--- start Source data ---

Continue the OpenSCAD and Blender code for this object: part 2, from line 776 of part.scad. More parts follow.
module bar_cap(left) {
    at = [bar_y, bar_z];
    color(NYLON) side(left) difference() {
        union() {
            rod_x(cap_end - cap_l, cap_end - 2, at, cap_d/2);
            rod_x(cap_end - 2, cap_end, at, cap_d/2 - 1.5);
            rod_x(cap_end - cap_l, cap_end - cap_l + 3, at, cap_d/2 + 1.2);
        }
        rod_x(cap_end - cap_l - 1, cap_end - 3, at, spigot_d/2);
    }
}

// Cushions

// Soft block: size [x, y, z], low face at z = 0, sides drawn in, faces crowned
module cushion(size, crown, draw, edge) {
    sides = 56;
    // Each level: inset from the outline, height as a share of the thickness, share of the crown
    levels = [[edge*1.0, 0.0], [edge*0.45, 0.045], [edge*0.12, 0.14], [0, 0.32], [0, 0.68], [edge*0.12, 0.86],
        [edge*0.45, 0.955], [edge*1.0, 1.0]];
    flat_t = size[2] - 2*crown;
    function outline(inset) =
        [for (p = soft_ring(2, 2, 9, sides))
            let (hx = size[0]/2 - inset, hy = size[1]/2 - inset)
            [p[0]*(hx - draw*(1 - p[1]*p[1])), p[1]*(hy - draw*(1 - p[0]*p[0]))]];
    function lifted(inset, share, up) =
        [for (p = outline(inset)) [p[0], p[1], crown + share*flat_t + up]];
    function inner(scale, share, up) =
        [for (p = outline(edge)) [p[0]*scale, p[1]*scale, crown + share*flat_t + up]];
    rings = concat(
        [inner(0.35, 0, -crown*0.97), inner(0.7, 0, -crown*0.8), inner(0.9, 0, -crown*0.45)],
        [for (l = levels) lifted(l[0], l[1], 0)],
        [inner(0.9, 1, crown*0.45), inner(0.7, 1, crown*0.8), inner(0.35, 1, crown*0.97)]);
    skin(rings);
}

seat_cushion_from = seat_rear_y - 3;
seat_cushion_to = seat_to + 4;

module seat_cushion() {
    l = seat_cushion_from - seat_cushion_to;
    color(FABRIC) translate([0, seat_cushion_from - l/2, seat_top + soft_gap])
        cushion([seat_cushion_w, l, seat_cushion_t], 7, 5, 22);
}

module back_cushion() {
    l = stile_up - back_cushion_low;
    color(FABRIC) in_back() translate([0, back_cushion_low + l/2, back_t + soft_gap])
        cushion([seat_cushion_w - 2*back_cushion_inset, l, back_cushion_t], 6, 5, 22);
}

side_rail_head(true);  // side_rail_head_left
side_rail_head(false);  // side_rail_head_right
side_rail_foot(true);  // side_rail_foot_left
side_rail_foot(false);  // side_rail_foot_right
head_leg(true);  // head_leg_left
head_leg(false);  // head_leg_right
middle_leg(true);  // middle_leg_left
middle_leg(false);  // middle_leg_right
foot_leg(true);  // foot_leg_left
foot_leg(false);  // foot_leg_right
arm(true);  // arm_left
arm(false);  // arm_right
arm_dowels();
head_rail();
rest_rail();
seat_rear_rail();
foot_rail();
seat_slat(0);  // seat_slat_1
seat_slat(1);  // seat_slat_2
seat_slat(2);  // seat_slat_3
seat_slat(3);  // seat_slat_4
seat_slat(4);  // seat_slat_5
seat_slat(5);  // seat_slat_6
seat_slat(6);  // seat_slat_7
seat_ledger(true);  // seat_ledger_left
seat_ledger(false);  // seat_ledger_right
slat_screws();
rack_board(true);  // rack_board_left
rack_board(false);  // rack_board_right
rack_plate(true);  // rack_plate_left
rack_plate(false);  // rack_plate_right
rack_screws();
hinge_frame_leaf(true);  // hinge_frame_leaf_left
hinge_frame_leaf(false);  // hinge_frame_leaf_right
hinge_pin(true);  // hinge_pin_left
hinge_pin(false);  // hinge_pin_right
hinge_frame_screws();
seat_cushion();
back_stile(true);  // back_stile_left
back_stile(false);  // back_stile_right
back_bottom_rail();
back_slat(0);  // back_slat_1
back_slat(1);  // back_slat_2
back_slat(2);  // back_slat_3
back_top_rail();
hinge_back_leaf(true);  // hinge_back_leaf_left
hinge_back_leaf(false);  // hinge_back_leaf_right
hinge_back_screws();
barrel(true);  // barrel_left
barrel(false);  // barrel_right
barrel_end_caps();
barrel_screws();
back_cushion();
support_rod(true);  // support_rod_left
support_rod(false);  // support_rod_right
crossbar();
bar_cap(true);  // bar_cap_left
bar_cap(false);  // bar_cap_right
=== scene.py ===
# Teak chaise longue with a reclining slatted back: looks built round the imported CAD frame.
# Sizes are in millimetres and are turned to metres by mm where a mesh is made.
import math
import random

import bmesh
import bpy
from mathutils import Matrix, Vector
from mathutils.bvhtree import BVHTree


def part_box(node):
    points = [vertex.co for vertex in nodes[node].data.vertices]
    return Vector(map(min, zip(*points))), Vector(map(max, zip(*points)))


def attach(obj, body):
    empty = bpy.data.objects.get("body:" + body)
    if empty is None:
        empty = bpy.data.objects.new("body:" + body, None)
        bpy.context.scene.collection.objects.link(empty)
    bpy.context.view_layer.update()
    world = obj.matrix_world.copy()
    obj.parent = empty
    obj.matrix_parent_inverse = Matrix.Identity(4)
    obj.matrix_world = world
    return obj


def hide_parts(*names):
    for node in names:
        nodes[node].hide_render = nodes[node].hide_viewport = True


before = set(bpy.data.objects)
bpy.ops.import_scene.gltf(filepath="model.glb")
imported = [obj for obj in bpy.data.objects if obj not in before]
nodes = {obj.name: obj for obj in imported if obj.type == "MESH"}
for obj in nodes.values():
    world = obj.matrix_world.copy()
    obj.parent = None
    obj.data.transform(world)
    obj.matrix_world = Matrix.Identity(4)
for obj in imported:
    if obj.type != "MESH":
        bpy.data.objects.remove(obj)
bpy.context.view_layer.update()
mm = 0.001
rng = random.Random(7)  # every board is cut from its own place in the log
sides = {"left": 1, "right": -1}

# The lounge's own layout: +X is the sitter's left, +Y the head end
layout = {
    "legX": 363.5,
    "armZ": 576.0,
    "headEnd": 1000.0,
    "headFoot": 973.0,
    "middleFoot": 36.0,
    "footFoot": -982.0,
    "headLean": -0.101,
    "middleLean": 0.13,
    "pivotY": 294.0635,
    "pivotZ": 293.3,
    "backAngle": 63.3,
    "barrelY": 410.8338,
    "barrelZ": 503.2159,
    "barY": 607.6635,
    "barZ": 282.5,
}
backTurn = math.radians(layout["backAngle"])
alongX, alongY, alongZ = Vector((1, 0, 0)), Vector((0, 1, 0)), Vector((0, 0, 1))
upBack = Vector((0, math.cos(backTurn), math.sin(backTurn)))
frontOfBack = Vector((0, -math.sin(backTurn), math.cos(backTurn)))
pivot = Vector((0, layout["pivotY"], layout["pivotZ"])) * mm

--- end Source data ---

Exercise requirements: All lines above from the one containing "barrel_screws();" to the one containing "if empty is" must be repeated exactly, both lines included, and no others.

Correct answer:
barrel_screws();
back_cushion();
support_rod(true);  // support_rod_left
support_rod(false);  // support_rod_right
crossbar();
bar_cap(true);  // bar_cap_left
bar_cap(false);  // bar_cap_right
=== scene.py ===
# Teak chaise longue with a reclining slatted back: looks built round the imported CAD frame.
# Sizes are in millimetres and are turned to metres by mm where a mesh is made.
import math
import random

import bmesh
import bpy
from mathutils import Matrix, Vector
from mathutils.bvhtree import BVHTree


def part_box(node):
    points = [vertex.co for vertex in nodes[node].data.vertices]
    return Vector(map(min, zip(*points))), Vector(map(max, zip(*points)))


def attach(obj, body):
    empty = bpy.data.objects.get("body:" + body)
    if empty is None:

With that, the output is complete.